*Directive*. Repeat all entries exactly.

*Input for this task*.
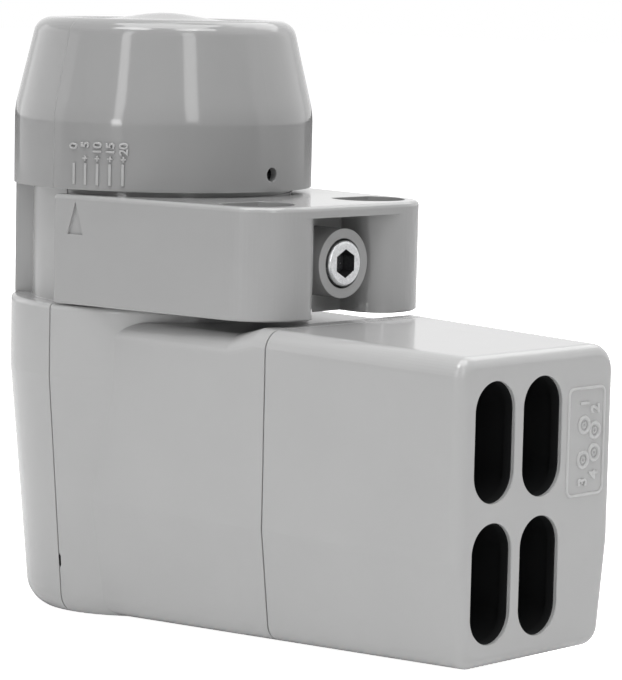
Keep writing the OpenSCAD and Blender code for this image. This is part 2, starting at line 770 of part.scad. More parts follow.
module clamp_pocket() {
    // The pocket runs between the lobes, whose inner corners are round, and is open below.
    top = clamp_top_z - top_plate;
    flare = pocket_half + lobe_in_r;
    translate([0, 0, clamp_z - 1]) linear_extrude(top - clamp_z + 1) difference() {
        translate([pocket_back_x, -flare]) square([20, 2 * flare]);
        for (s = [-1, 1]) {
            translate([clamp_front_x - lobe_in_r, s * flare]) circle(r = lobe_in_r);
            translate([pocket_back_x - 1, s > 0 ? pocket_half : -flare - 1])
                square([clamp_front_x - lobe_in_r - pocket_back_x + 1, lobe_in_r + 1]);
        }
    }
}

module socket_plan() {
    intersection() {
        circle(r = socket_r);
        translate([-socket_flat, -socket_r]) square(2 * socket_r);
    }
}

module clamp_bracket() {
    color("gray") difference() {
        union() {
            difference() {
                clamp_blank();
                clamp_pocket();
            }
            rod_x(boss_r, pocket_back_x - lap, boss_face_x, z = screw_z);
        }
        translate([0, 0, clamp_z - 1]) cylinder(r = bore_r, h = clamp_h + 2);
        for (s = [-1, 1]) translate([socket_x, s * socket_pitch / 2, socket_floor_z])
            linear_extrude(socket_depth + 1) socket_plan();
        rod_x(screw_hole_r, bore_r - 1, boss_face_x + 1, z = screw_z);
        rod_x(head_r + head_clear, seat_x, boss_face_x + 1, z = screw_z);
        pointer();
    }
}

// Triangle let into the near arm, pointing up at the scale.
module pointer() {
    below_edge = 1.4;
    side_angle = atan((arm_half - front_half) / (clamp_front_x - arm_end_x));
    y = arm_half - (pointer_x - arm_end_x) * tan(side_angle);
    translate([pointer_x, -y, clamp_top_z - below_edge - pointer_h]) rotate([90, 0, side_angle])
        translate([0, 0, -pointer_deep]) linear_extrude(3)
            polygon([[-pointer_w / 2, 0], [pointer_w / 2, 0], [0, pointer_h]]);
}

module clamp_slider() {
    color("silver") difference() {
        rotate([0, 0, -slider_half_angle]) rotate_extrude(angle = 2 * slider_half_angle)
            translate([slider_out_r - slider_t, screw_z - slider_h / 2]) square([slider_t, slider_h]);
        rod_x(screw_r + thread_clear, slider_out_r - slider_t - 2, slider_out_r + 2, z = screw_z);
    }
}

module screw_washer() {
    color("silver") difference() {
        rod_x(head_r, seat_x, seat_x + washer_t - touch, z = screw_z);
        rod_x(screw_hole_r, seat_x - 1, seat_x + washer_t + 1, z = screw_z);
    }
}

module clamp_screw() {
    head_round = 0.6;
    color("silver") difference() {
        union() {
            rod_x(screw_r, slider_out_r - slider_t - 1, head_low_x + lap, z = screw_z);
            translate([head_low_x, 0, screw_z]) rotate([0, 90, 0]) rotate_extrude()
                polygon(rounded([[0, 0, 0], [head_r, 0, 0], [head_r, head_h, head_round], [0, head_h, 0]], 4));
        }
        translate([head_x - hex_depth, 0, screw_z]) rotate([0, 90, 0])
            cylinder(r = hex_flats / 2 / cos(30), h = head_h, $fn = 6);
    }
}

main_housing();
rear_shell();
stop_collar();
housing_gasket();
cap_ring();
cap_seal();
feed_cap();
feed_horn();
horn_gasket();
chassis_block();
septum_plate();
probe_pins();
main_board();
resonator_pucks();
shield_cans();
chassis_lid();
lid_screws();
f_port_shells();
f_port_insulators();
f_port_contacts();
port_seals();
port_nuts();
weather_cover();
cable_liner();
clamp_bracket();
clamp_slider();
screw_washer();
clamp_screw();
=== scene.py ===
import math

import bmesh
import bpy
from mathutils import Matrix, Vector
from mathutils.bvhtree import BVHTree

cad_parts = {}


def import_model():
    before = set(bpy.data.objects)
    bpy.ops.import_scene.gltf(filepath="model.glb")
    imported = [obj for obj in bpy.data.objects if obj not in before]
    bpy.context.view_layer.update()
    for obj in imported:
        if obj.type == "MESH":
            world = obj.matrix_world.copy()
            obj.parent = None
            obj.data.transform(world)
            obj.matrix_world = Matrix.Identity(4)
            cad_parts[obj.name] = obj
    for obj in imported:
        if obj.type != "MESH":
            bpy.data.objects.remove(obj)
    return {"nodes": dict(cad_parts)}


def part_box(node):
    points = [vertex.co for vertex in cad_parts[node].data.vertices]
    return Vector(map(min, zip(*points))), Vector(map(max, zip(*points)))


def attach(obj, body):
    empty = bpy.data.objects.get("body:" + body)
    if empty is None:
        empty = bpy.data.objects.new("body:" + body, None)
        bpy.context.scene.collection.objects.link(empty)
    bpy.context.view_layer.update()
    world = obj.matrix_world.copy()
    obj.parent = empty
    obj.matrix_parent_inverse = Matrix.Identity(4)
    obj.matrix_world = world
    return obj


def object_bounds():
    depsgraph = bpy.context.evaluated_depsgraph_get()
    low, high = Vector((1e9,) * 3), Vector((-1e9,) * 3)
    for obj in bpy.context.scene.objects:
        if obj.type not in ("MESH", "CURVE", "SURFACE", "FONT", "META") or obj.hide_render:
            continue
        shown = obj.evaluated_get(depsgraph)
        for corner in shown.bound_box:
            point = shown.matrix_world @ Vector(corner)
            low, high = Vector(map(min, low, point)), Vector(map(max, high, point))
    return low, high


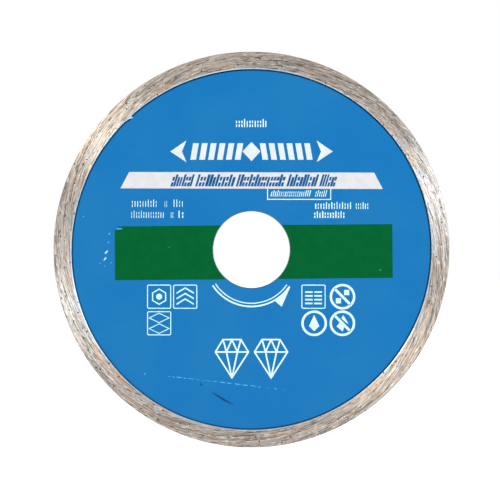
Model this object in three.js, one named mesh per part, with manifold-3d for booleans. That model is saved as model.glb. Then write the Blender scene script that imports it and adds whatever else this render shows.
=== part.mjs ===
// Diamond blade for cutting tiles: a thin steel disc with a continuous sintered rim.
// Units are millimetres. The printed face looks along -Y, +X is to its right and +Z is up.
// The origin is the centre of the bore, midway through the thickness, and Y is the spin axis.
import * as THREE from 'three';
import { mergeVertices } from 'three/addons/utils/BufferGeometryUtils.js';
import Module from 'manifold-3d';

// Driving dimensions
const OUTER_DIAMETER = 115;
const BORE_DIAMETER = 22.23;
const CORE_THICKNESS = 1.2;
const RIM_THICKNESS = 2.0;
const RIM_HEIGHT = 5; // the part of the rim that shows, measured inwards from the cutting edge
const RIM_CHAMFER = 0.15;
const BORE_CHAMFER = 0.1;

// The core's edge is notched, and the rim is pressed and sintered around the notches.
const NOTCHES = 30;
const NOTCH_ROOT_RADIUS = 53.2;
const NOTCH_TIP_RADIUS = 54.4;
const NOTCH_FLANK = 0.2; // share of a notch's pitch that each sloping flank takes

// Lacquer and ink films
const LACQUER_THICKNESS = 0.05;
const INK_THICKNESS = 0.02;
const LACQUER_EDGE_GAP = 0.15; // bare steel between the lacquer and the rim
const BORE_EDGE_GAP = 0.02; // bare steel between the lacquer and the bore's chamfer

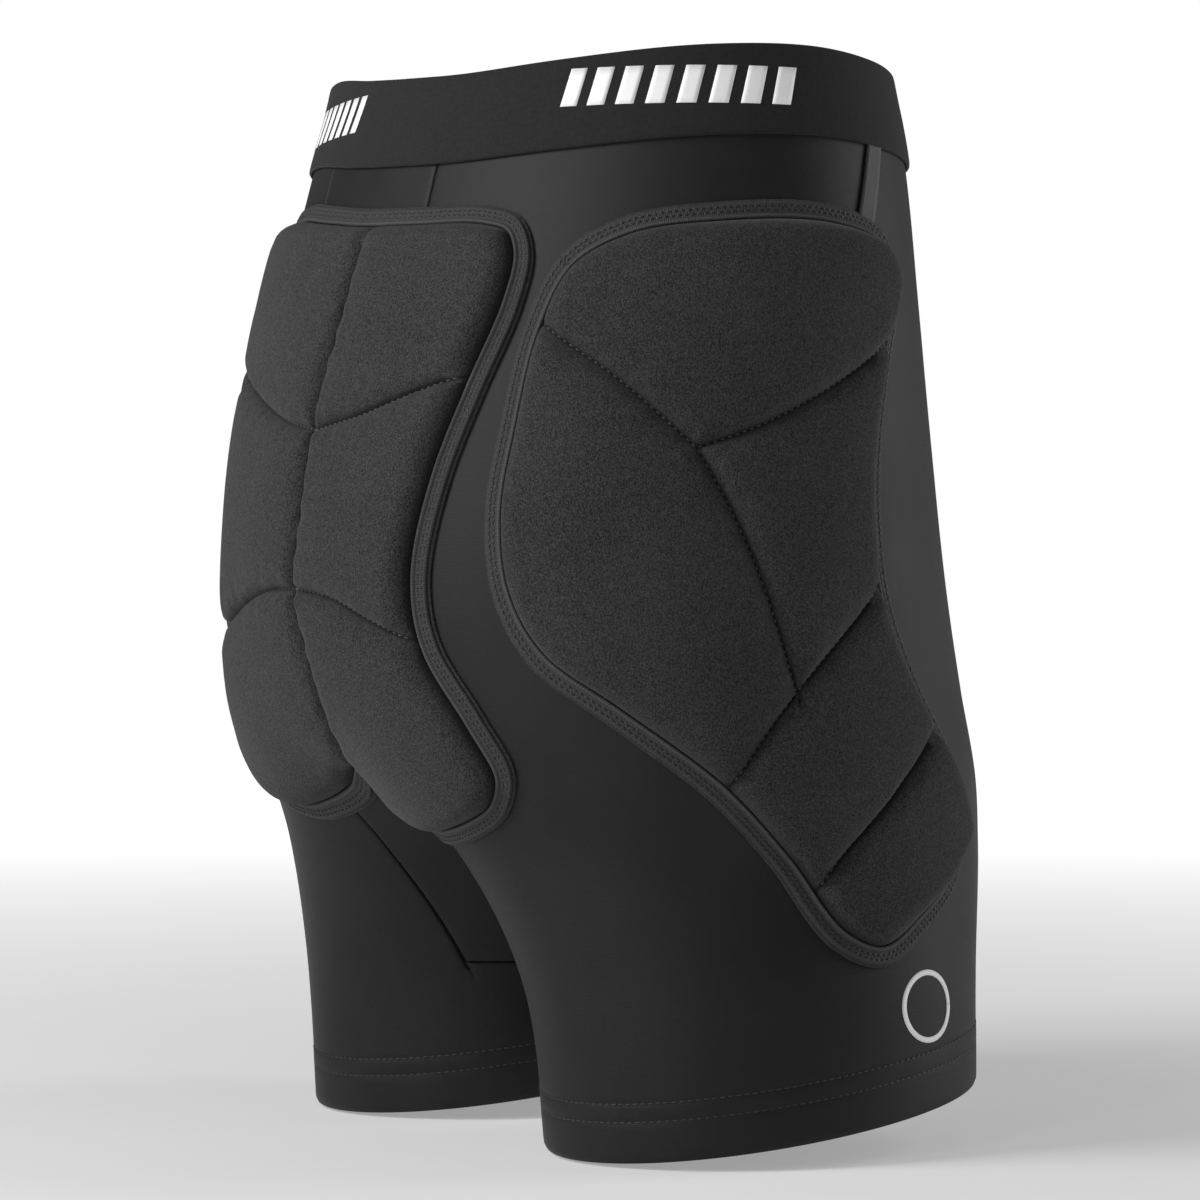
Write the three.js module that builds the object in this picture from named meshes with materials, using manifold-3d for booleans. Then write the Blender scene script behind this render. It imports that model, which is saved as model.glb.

*Task output*.
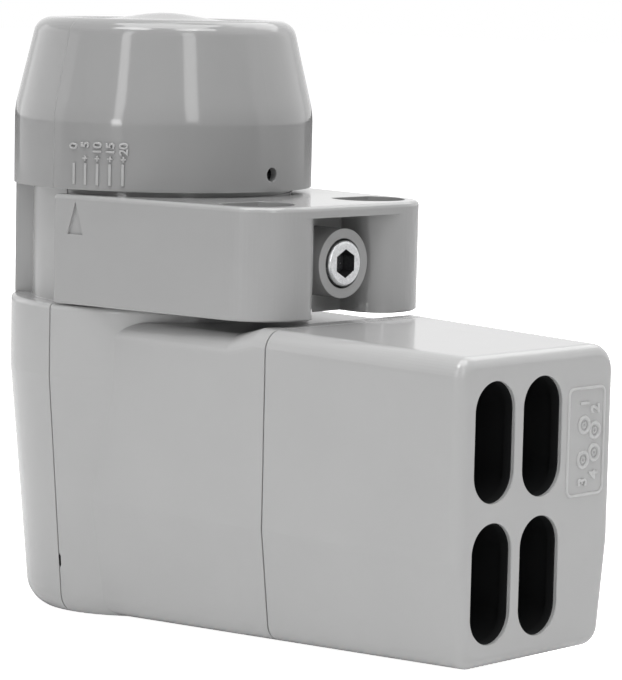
Keep writing the OpenSCAD and Blender code for this image. This is part 2, starting at line 770 of part.scad. More parts follow.
module clamp_pocket() {
    // The pocket runs between the lobes, whose inner corners are round, and is open below.
    top = clamp_top_z - top_plate;
    flare = pocket_half + lobe_in_r;
    translate([0, 0, clamp_z - 1]) linear_extrude(top - clamp_z + 1) difference() {
        translate([pocket_back_x, -flare]) square([20, 2 * flare]);
        for (s = [-1, 1]) {
            translate([clamp_front_x - lobe_in_r, s * flare]) circle(r = lobe_in_r);
            translate([pocket_back_x - 1, s > 0 ? pocket_half : -flare - 1])
                square([clamp_front_x - lobe_in_r - pocket_back_x + 1, lobe_in_r + 1]);
        }
    }
}

module socket_plan() {
    intersection() {
        circle(r = socket_r);
        translate([-socket_flat, -socket_r]) square(2 * socket_r);
    }
}

module clamp_bracket() {
    color("gray") difference() {
        union() {
            difference() {
                clamp_blank();
                clamp_pocket();
            }
            rod_x(boss_r, pocket_back_x - lap, boss_face_x, z = screw_z);
        }
        translate([0, 0, clamp_z - 1]) cylinder(r = bore_r, h = clamp_h + 2);
        for (s = [-1, 1]) translate([socket_x, s * socket_pitch / 2, socket_floor_z])
            linear_extrude(socket_depth + 1) socket_plan();
        rod_x(screw_hole_r, bore_r - 1, boss_face_x + 1, z = screw_z);
        rod_x(head_r + head_clear, seat_x, boss_face_x + 1, z = screw_z);
        pointer();
    }
}

// Triangle let into the near arm, pointing up at the scale.
module pointer() {
    below_edge = 1.4;
    side_angle = atan((arm_half - front_half) / (clamp_front_x - arm_end_x));
    y = arm_half - (pointer_x - arm_end_x) * tan(side_angle);
    translate([pointer_x, -y, clamp_top_z - below_edge - pointer_h]) rotate([90, 0, side_angle])
        translate([0, 0, -pointer_deep]) linear_extrude(3)
            polygon([[-pointer_w / 2, 0], [pointer_w / 2, 0], [0, pointer_h]]);
}

module clamp_slider() {
    color("silver") difference() {
        rotate([0, 0, -slider_half_angle]) rotate_extrude(angle = 2 * slider_half_angle)
            translate([slider_out_r - slider_t, screw_z - slider_h / 2]) square([slider_t, slider_h]);
        rod_x(screw_r + thread_clear, slider_out_r - slider_t - 2, slider_out_r + 2, z = screw_z);
    }
}

module screw_washer() {
    color("silver") difference() {
        rod_x(head_r, seat_x, seat_x + washer_t - touch, z = screw_z);
        rod_x(screw_hole_r, seat_x - 1, seat_x + washer_t + 1, z = screw_z);
    }
}

module clamp_screw() {
    head_round = 0.6;
    color("silver") difference() {
        union() {
            rod_x(screw_r, slider_out_r - slider_t - 1, head_low_x + lap, z = screw_z);
            translate([head_low_x, 0, screw_z]) rotate([0, 90, 0]) rotate_extrude()
                polygon(rounded([[0, 0, 0], [head_r, 0, 0], [head_r, head_h, head_round], [0, head_h, 0]], 4));
        }
        translate([head_x - hex_depth, 0, screw_z]) rotate([0, 90, 0])
            cylinder(r = hex_flats / 2 / cos(30), h = head_h, $fn = 6);
    }
}

main_housing();
rear_shell();
stop_collar();
housing_gasket();
cap_ring();
cap_seal();
feed_cap();
feed_horn();
horn_gasket();
chassis_block();
septum_plate();
probe_pins();
main_board();
resonator_pucks();
shield_cans();
chassis_lid();
lid_screws();
f_port_shells();
f_port_insulators();
f_port_contacts();
port_seals();
port_nuts();
weather_cover();
cable_liner();
clamp_bracket();
clamp_slider();
screw_washer();
clamp_screw();
=== scene.py ===
import math

import bmesh
import bpy
from mathutils import Matrix, Vector
from mathutils.bvhtree import BVHTree

cad_parts = {}


def import_model():
    before = set(bpy.data.objects)
    bpy.ops.import_scene.gltf(filepath="model.glb")
    imported = [obj for obj in bpy.data.objects if obj not in before]
    bpy.context.view_layer.update()
    for obj in imported:
        if obj.type == "MESH":
            world = obj.matrix_world.copy()
            obj.parent = None
            obj.data.transform(world)
            obj.matrix_world = Matrix.Identity(4)
            cad_parts[obj.name] = obj
    for obj in imported:
        if obj.type != "MESH":
            bpy.data.objects.remove(obj)
    return {"nodes": dict(cad_parts)}


def part_box(node):
    points = [vertex.co for vertex in cad_parts[node].data.vertices]
    return Vector(map(min, zip(*points))), Vector(map(max, zip(*points)))


def attach(obj, body):
    empty = bpy.data.objects.get("body:" + body)
    if empty is None:
        empty = bpy.data.objects.new("body:" + body, None)
        bpy.context.scene.collection.objects.link(empty)
    bpy.context.view_layer.update()
    world = obj.matrix_world.copy()
    obj.parent = empty
    obj.matrix_parent_inverse = Matrix.Identity(4)
    obj.matrix_world = world
    return obj


def object_bounds():
    depsgraph = bpy.context.evaluated_depsgraph_get()
    low, high = Vector((1e9,) * 3), Vector((-1e9,) * 3)
    for obj in bpy.context.scene.objects:
        if obj.type not in ("MESH", "CURVE", "SURFACE", "FONT", "META") or obj.hide_render:
            continue
        shown = obj.evaluated_get(depsgraph)
        for corner in shown.bound_box:
            point = shown.matrix_world @ Vector(corner)
            low, high = Vector(map(min, low, point)), Vector(map(max, high, point))
    return low, high


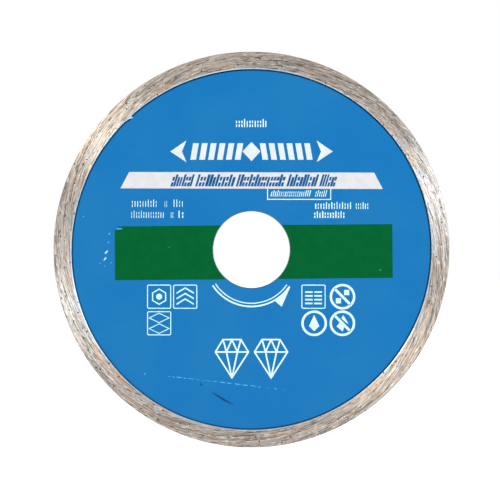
Model this object in three.js, one named mesh per part, with manifold-3d for booleans. That model is saved as model.glb. Then write the Blender scene script that imports it and adds whatever else this render shows.
=== part.mjs ===
// Diamond blade for cutting tiles: a thin steel disc with a continuous sintered rim.
// Units are millimetres. The printed face looks along -Y, +X is to its right and +Z is up.
// The origin is the centre of the bore, midway through the thickness, and Y is the spin axis.
import * as THREE from 'three';
import { mergeVertices } from 'three/addons/utils/BufferGeometryUtils.js';
import Module from 'manifold-3d';

// Driving dimensions
const OUTER_DIAMETER = 115;
const BORE_DIAMETER = 22.23;
const CORE_THICKNESS = 1.2;
const RIM_THICKNESS = 2.0;
const RIM_HEIGHT = 5; // the part of the rim that shows, measured inwards from the cutting edge
const RIM_CHAMFER = 0.15;
const BORE_CHAMFER = 0.1;

// The core's edge is notched, and the rim is pressed and sintered around the notches.
const NOTCHES = 30;
const NOTCH_ROOT_RADIUS = 53.2;
const NOTCH_TIP_RADIUS = 54.4;
const NOTCH_FLANK = 0.2; // share of a notch's pitch that each sloping flank takes

// Lacquer and ink films
const LACQUER_THICKNESS = 0.05;
const INK_THICKNESS = 0.02;
const LACQUER_EDGE_GAP = 0.15; // bare steel between the lacquer and the rim
const BORE_EDGE_GAP = 0.02; // bare steel between the lacquer and the bore's chamfer

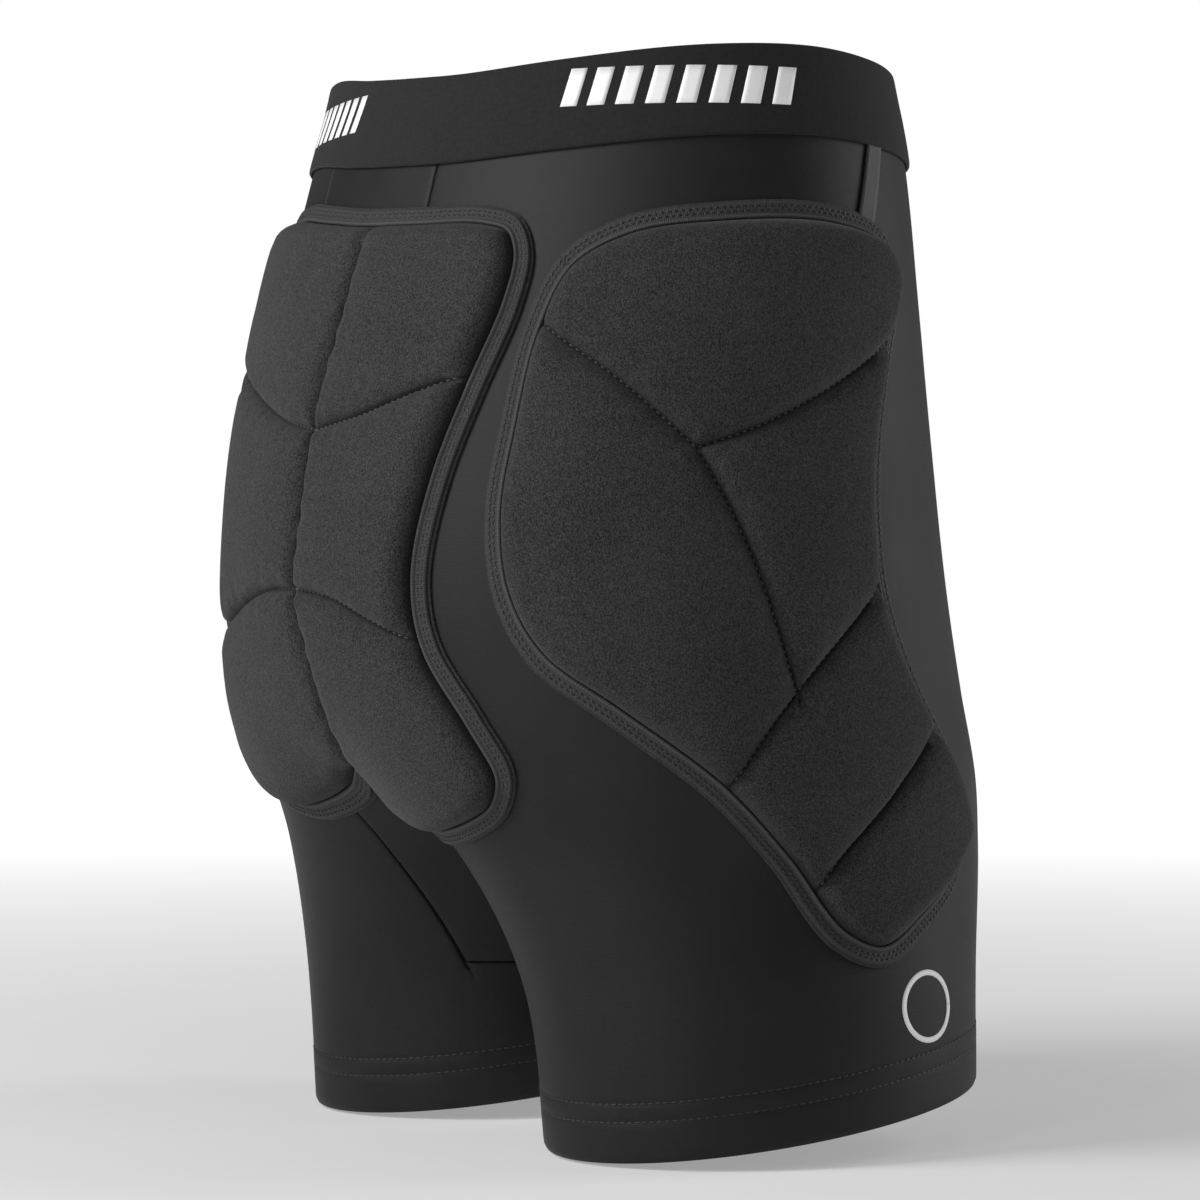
Write the three.js module that builds the object in this picture from named meshes with materials, using manifold-3d for booleans. Then write the Blender scene script behind this render. It imports that model, which is saved as model.glb.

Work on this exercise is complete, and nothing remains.